Kids Safety Network

Parents Are Holding ‘Chickenpox Parties’ To Infect Their Children With The Virus

While some parents go out of their way to prevent their children from contracting chickenpox, a group in Boulder, Colorado, is doing the exact opposite – as they are arranging ‘chickenpox parties’ to deliberately infect their children with the virus.

This technique was reportedly used by families decades ago, before the varicella zoster vaccine was released in 1995, in an attempt to ‘naturally’ build up their kids’ immunity to viruses.

The vaccine offers a far less arduous and less risky alternative: a dead or weakened form of the virus is injected into a child, which stimulates antibodies to recognize the virus without making them sick.

But as the state’s thriving anti-vaccination movement gains steam, more and more are not vaccinating – and the trend of pox parties is making a resurgence, according to a report by

The group now also claim to be following advice from ‘a friend that works at the CDC’ and ‘the UK’s NHS’, despite the fact that both the CDC and the NHS advise against this very approach.

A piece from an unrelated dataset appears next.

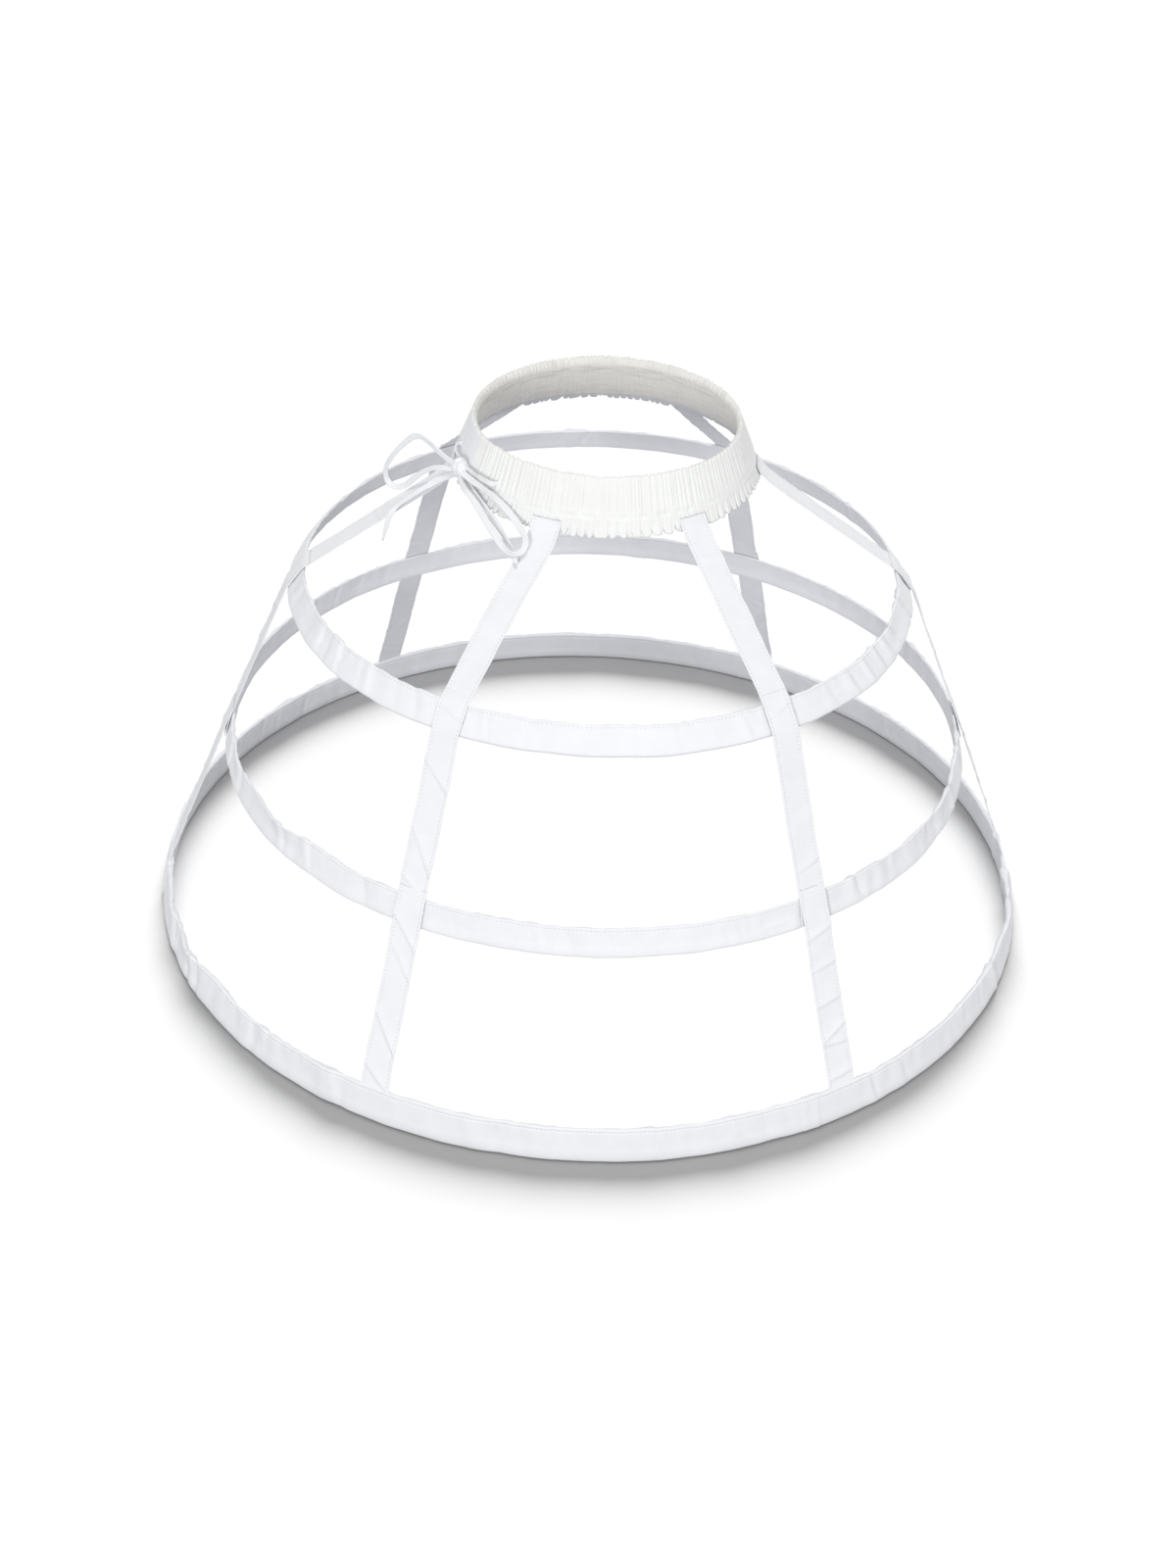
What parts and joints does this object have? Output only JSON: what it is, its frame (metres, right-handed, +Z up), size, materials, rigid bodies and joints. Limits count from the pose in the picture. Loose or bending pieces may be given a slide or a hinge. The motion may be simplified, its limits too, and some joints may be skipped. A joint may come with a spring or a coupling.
{
  "type": "bustle cage",
  "caption": "White cotton bustle cage petticoat: boned hoops in cloth casings hang from a gathered drawstring waistband by sewn tapes, with a ribbon bow at the hip.",
  "frame": {"origin": "on the floor at the centre of the bottom hoop, straight below the waist", "axes": "+Z up through the waist, -Y towards the front of the wearer, +X towards the wearer's left"},
  "size_m": [0.6892, 0.6904, 0.4155],
  "materials": {
    "cotton": "matte",
    "tape": "matte",
    "ribbon": "satin",
    "elastic": "matte",
    "boning": "matte",
    "joiner": "brushed"
  },
  "bodies": {
    "root": {"waistband": "cotton", "top_hoop_casing": "cotton", "middle_hoop_casing": "cotton", "bottom_hoop_casing": "cotton", "tape_front_left": "tape", "tape_front_right": "tape", "tape_left": "tape", "tape_right": "tape", "tape_back_left": "tape", "tape_back_right": "tape", "top_hoop_bone": "boning", "middle_hoop_bone": "boning", "bottom_hoop_bone": "boning", "top_bone_joiner": "joiner", "middle_bone_joiner": "joiner", "bottom_bone_joiner": "joiner", "waist_elastic": "elastic", "waist_drawcord": "ribbon", "bow_knot": "ribbon", "tie_loop_left": "ribbon", "tie_loop_right": "ribbon", "tie_tail_left": "ribbon", "tie_tail_right": "ribbon"}
  },
  "joints": []
}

There are options for these “parties”. Either the child can simply spend time with infected people, or they can be ‘tented’ – putting them in a very small space filled with exhaled air for 30 minutes.

A mother also said that: ‘Bonus for sharing snacks out of the same bowl. Also, bring the host mom something by way of thx. A casserole or tp or something!’

In essence, a bout of chickenpox and a vaccine do the same thing.

Both of these stimulate the body’s defense mechanism to recognize the virus and fight against it in the future, making secondary cases of chickenpox unlikely, and potentially lowering the risk of related viruses, like shingles.

The risk with chickenpox, though, is that the virus may develop into further complications, including pneumonia, encephalitis, and group A strep, all of which can prove fatal in vulnerable, developing young children.

Vaccines, meanwhile, are tested to ensure the lowest risk of complications.